Exercise objective: Reproduce exactly the lines below, from the first through the one containing "Box(u[1] - u[0], v[1]", and nothing more.
------ Given information ------
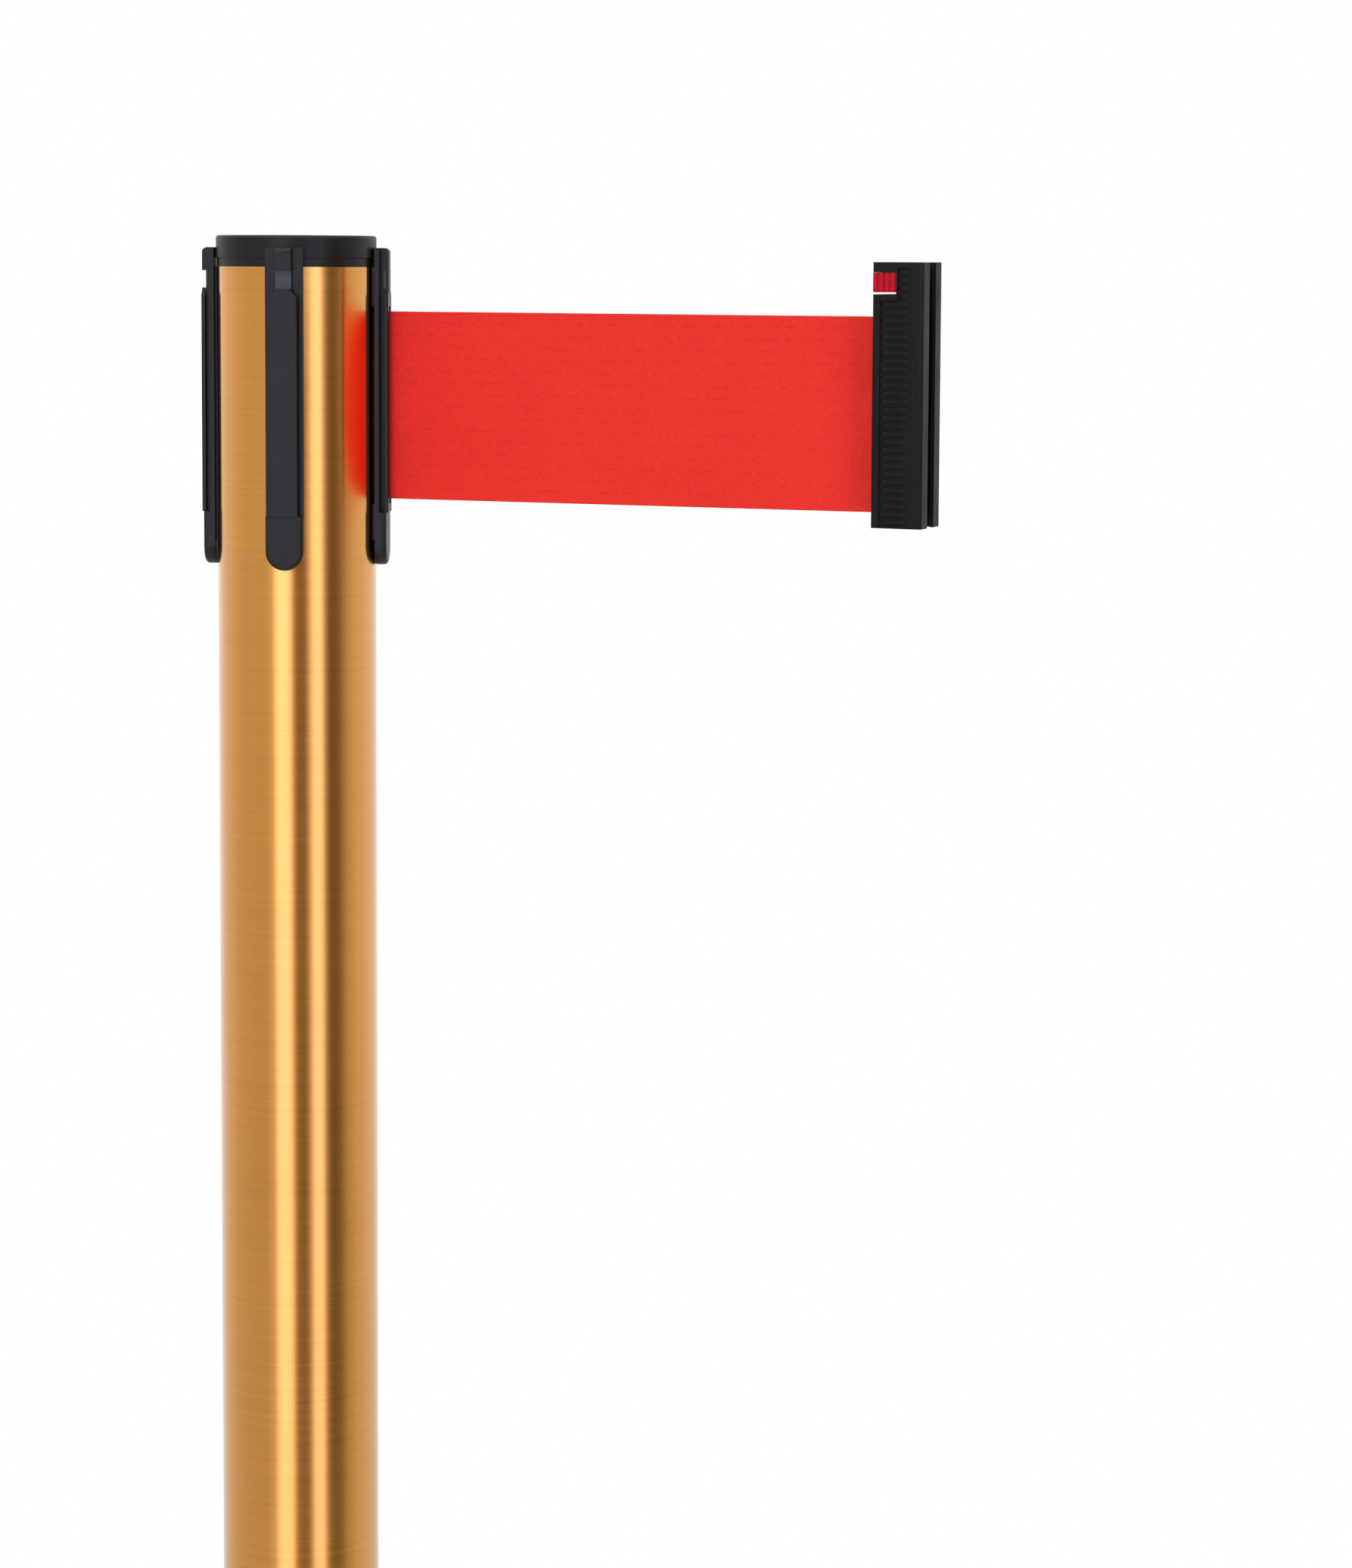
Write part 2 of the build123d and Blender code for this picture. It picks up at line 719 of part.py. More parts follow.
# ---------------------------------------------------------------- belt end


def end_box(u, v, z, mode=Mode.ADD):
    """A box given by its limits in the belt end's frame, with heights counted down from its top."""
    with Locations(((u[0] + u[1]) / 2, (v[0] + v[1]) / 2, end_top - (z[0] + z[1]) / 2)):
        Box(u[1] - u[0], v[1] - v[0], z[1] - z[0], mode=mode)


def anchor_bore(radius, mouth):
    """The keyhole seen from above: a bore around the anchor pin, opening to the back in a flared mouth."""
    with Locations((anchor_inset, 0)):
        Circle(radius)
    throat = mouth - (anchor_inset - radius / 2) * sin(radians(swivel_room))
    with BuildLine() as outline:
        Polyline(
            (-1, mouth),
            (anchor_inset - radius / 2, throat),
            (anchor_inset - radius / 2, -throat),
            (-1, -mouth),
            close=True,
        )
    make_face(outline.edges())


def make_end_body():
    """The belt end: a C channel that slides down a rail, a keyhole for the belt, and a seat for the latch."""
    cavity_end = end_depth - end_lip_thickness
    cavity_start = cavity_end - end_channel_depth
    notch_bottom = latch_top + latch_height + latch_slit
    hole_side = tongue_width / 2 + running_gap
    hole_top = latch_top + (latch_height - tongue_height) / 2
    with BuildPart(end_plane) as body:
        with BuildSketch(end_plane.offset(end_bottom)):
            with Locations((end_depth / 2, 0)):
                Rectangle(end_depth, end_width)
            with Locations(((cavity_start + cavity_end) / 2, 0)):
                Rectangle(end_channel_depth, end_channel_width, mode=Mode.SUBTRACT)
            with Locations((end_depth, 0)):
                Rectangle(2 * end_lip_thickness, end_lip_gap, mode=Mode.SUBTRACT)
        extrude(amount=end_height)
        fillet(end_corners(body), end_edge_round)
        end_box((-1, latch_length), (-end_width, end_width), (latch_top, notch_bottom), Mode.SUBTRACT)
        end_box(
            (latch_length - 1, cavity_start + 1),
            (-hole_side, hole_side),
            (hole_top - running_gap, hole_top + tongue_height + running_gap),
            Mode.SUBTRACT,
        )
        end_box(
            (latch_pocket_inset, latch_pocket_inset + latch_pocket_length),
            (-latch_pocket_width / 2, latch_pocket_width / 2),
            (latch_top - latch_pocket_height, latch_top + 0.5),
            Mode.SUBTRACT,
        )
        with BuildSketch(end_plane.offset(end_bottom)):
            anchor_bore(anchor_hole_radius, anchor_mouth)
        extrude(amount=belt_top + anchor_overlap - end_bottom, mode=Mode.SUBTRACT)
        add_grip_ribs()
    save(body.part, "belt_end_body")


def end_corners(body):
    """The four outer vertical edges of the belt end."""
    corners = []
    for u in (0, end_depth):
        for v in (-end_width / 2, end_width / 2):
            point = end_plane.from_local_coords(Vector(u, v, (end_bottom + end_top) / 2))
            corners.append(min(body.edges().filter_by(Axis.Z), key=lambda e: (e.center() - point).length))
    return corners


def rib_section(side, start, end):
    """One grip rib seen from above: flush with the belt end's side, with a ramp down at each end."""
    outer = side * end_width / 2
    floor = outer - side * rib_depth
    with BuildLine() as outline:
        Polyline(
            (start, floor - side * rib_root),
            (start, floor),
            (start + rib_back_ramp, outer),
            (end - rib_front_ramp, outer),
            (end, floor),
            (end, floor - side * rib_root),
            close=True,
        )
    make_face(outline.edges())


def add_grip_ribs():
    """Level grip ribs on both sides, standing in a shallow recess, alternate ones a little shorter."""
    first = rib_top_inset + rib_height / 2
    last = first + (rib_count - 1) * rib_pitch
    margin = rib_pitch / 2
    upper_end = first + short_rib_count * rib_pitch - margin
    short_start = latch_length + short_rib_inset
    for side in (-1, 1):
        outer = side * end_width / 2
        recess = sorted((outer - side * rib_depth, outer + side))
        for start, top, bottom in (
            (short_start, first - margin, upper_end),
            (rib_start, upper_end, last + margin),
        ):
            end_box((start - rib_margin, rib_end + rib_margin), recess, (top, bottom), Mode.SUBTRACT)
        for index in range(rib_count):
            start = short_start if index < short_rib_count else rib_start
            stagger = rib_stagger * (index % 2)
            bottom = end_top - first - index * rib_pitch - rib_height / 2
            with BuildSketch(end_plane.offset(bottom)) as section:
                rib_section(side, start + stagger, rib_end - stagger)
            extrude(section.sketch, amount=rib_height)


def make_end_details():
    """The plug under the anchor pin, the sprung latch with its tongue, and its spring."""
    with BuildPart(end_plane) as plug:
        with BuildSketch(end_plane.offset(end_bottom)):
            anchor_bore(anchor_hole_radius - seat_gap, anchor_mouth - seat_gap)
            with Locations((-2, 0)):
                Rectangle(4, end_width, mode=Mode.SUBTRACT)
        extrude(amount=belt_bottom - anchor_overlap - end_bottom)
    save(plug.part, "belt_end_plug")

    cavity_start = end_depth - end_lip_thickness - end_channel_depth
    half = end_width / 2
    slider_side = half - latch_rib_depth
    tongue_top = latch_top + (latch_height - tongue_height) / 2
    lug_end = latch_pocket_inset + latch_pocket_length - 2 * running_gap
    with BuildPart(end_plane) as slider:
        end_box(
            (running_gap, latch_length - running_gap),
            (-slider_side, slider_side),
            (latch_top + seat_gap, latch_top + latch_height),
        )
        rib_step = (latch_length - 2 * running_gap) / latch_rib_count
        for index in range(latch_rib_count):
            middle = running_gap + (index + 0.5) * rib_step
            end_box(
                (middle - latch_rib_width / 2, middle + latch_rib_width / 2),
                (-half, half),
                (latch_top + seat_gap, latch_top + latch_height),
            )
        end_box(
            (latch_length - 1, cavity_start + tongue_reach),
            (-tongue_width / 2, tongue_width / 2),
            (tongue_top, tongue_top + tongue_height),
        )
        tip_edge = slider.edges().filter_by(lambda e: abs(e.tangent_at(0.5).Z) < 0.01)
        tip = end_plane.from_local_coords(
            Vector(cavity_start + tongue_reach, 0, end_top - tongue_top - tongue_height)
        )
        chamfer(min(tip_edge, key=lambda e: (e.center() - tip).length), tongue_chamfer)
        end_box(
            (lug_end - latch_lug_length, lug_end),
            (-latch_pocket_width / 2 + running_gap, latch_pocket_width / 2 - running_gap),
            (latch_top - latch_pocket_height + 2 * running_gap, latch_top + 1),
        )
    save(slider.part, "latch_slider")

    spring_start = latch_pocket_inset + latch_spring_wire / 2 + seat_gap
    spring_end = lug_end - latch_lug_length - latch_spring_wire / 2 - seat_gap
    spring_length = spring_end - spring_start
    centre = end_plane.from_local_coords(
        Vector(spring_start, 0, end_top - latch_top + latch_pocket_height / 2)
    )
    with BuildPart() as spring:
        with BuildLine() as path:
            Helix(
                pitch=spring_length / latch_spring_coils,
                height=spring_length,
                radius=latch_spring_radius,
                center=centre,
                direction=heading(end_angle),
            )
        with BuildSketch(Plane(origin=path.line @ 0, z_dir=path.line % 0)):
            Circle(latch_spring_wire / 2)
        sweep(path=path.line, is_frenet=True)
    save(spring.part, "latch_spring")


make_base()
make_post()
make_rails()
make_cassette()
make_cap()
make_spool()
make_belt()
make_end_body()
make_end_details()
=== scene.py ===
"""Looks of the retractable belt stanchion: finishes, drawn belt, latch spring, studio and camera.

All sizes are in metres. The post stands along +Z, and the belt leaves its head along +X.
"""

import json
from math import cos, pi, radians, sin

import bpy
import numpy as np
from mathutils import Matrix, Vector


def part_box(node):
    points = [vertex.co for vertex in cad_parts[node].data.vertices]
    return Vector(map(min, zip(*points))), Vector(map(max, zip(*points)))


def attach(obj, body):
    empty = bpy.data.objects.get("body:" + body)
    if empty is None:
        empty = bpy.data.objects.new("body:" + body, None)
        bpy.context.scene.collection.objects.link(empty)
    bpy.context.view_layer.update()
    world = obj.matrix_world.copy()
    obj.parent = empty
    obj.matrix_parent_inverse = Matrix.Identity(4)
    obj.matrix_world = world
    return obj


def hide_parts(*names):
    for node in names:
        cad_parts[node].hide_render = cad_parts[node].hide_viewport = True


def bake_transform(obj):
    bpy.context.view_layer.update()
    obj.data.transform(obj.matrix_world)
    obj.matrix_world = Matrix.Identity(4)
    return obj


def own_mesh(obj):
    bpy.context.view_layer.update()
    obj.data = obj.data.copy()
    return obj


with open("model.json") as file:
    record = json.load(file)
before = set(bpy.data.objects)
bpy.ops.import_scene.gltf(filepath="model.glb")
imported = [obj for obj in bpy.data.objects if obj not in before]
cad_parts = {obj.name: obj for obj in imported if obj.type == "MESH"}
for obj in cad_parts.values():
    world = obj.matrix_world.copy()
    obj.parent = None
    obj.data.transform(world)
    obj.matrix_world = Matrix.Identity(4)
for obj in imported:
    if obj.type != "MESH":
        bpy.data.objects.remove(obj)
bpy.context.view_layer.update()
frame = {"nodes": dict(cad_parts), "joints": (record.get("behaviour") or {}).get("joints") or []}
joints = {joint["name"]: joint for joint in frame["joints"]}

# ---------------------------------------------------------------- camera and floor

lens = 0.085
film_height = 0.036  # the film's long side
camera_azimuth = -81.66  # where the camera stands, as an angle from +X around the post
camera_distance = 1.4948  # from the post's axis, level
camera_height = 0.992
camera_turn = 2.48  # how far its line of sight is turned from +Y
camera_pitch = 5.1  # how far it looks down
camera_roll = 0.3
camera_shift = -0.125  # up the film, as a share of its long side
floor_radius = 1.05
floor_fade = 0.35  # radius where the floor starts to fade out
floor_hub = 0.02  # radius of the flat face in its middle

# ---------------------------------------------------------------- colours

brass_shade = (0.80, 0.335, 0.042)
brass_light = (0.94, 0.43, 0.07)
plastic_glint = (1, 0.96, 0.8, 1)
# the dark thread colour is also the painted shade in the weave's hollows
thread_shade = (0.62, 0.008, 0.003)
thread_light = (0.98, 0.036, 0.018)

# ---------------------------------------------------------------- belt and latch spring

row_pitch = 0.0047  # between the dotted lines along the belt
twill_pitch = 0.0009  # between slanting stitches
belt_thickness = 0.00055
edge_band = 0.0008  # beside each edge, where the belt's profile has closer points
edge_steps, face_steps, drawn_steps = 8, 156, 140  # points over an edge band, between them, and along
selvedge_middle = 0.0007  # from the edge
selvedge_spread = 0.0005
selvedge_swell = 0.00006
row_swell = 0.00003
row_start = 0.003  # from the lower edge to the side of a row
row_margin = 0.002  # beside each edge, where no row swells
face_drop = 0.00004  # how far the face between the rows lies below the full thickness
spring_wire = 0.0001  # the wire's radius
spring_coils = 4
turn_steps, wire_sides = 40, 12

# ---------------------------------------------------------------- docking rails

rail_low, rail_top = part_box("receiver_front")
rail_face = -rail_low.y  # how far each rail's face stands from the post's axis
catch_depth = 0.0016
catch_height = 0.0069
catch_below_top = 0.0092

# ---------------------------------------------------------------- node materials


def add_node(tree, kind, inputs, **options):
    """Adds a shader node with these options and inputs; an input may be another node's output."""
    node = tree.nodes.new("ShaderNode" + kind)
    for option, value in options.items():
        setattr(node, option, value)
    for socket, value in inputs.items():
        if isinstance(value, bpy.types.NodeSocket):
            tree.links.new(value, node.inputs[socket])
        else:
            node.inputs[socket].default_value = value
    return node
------
Finished answer:
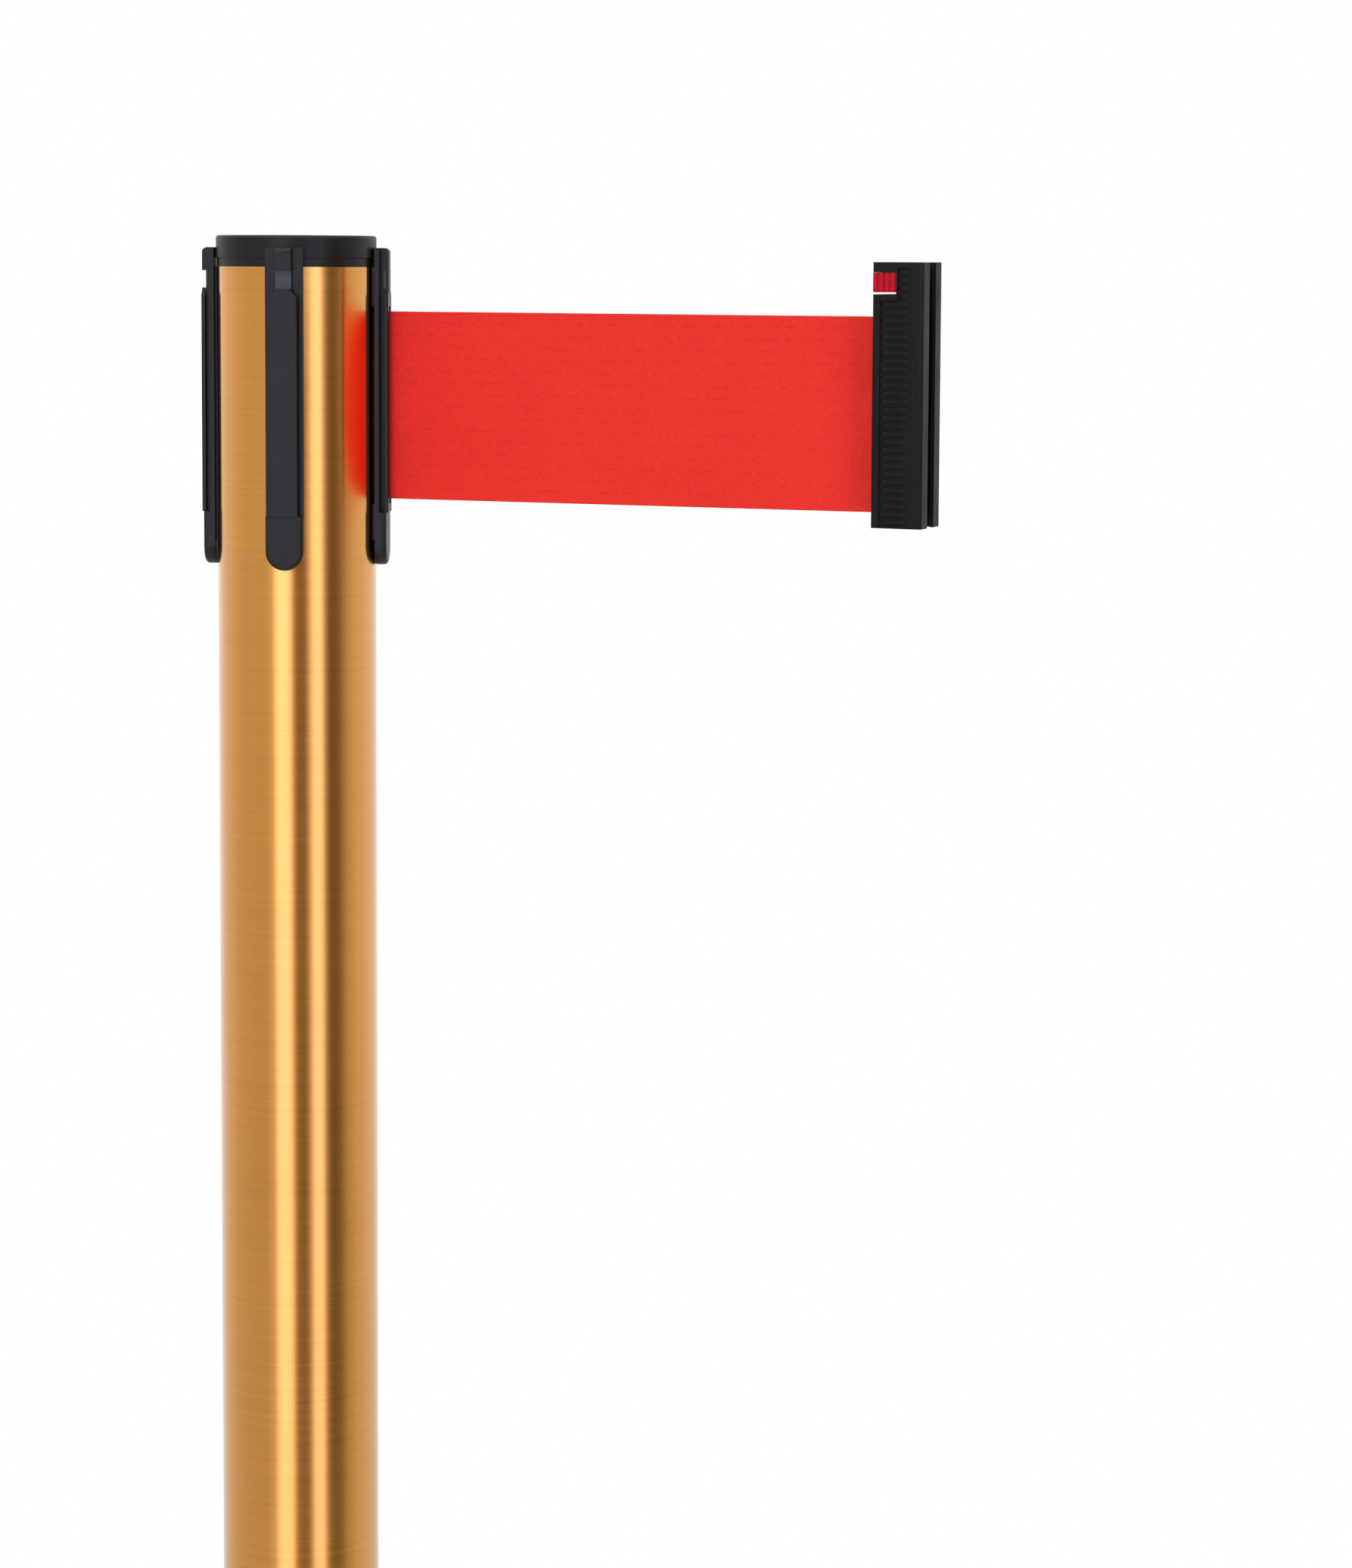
Write part 2 of the build123d and Blender code for this picture. It picks up at line 719 of part.py. More parts follow.
# ---------------------------------------------------------------- belt end


def end_box(u, v, z, mode=Mode.ADD):
    """A box given by its limits in the belt end's frame, with heights counted down from its top."""
    with Locations(((u[0] + u[1]) / 2, (v[0] + v[1]) / 2, end_top - (z[0] + z[1]) / 2)):
        Box(u[1] - u[0], v[1] - v[0], z[1] - z[0], mode=mode)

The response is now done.